Большой для нас неожиданностью было оставление Перекопа. Главная причина этого в том внутреннем положении Крыма, которое для небольшой, но вполне достаточной для обороны перешейка части Добровольческой армии создавало угрозу оказаться стиснутой и с фронта и с тыла. С фронта – наступающими большевиками с Совдепии, с тыла – большевиками, задержанными попустительством Крымского правительства и какой-то бессознательной провокацией французов. Наши части оставили Перекоп, отошли к Керчи. Весь Крым, за исключением Керчи и Керченского полуострова, занят кожаными.
Связь с адмиралом Колчаком становится прочнее и прочнее. Генерал Деникин и адмирал Колчак недавно обменялись письмами. Любопытно отметить, что эти два письма, почти тождественные по содержанию и настроению, разошлись в пути, так что ни одно из них не было ответом на другое.

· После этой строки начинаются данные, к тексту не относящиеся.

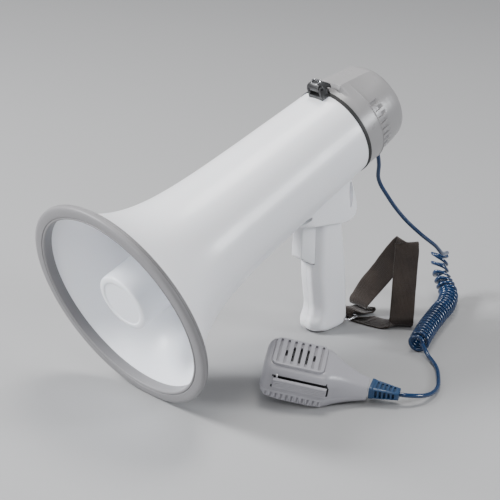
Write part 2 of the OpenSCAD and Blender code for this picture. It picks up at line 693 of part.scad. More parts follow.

Оба, и ген. Деникин, и адм. Колчак, все свои усилия направят на то, чтобы поскорее сомкнуть фронт, чтобы создать единую армию, единое командование, единое правительство единой России. Все личное, частное у обоих отходит на задний план. Оба выражают уверенность, что соглашение их последует тотчас же, как только они встретятся, и оба заранее готовы подчиниться друг другу.
В том, что соглашение действительно последует, что мы действительно получим единое командование и единую временную верховную власть, сомнений, конечно, никаких нет и быть не может. Пока же этого соединения не произошло. Восток и Юг идут с разных сторон к единой цели и каждый делает, что может.
Москва – вот тот маяк, который одинаково ярко светит и на Восток и на Юг, и в лучах этого маяка сливаются наши помыслы и усилия.
Христос Воскресе. Пожелаем друг другу побольше бодрости и сил и побольше веры и в себя и в Россию.
Всей душой ваш В. Степанов
[ЗАПИСКА П. Д. ДОЛГОРУКОВА]
Кн. Павел Дмитриевич Д [олгоруков] просит передать Е. В. Юрьевой, Моховая, четырнадцать:
1) Постарайтесь прислать моего белья, простыни, платки, мягкие рубашки (ночные), наволочки, две пары ботинок, летнюю фуражку.
[Крашевскому: ] На случай ликвидации режима в доме, имениях иметь на местах лиц для приемки и сохранения имущества.
Известие о друзьях и заключенных. Сердечный привет всем.
Здесь я, Ник. Иван., Соф. Влад., Вас. Алек., Пав. Иван., Фед. Ив., Мих. Мих. Салазкин, Соколов. Дела много. В марте в Ялте был съезд ЦК (одиннадцать чел.). Объединились организационной и тактической резолюциями. Волков командирован в Сибирь. Иван Ил.[186]1 и крымские товарищи бежали в Константинополь. Здоров. Самочувствие хорошее. Брат в Сочи. Будьте бодры. Сердечный привет. Надейтесь на лето. До свидания. П. Долгоруков.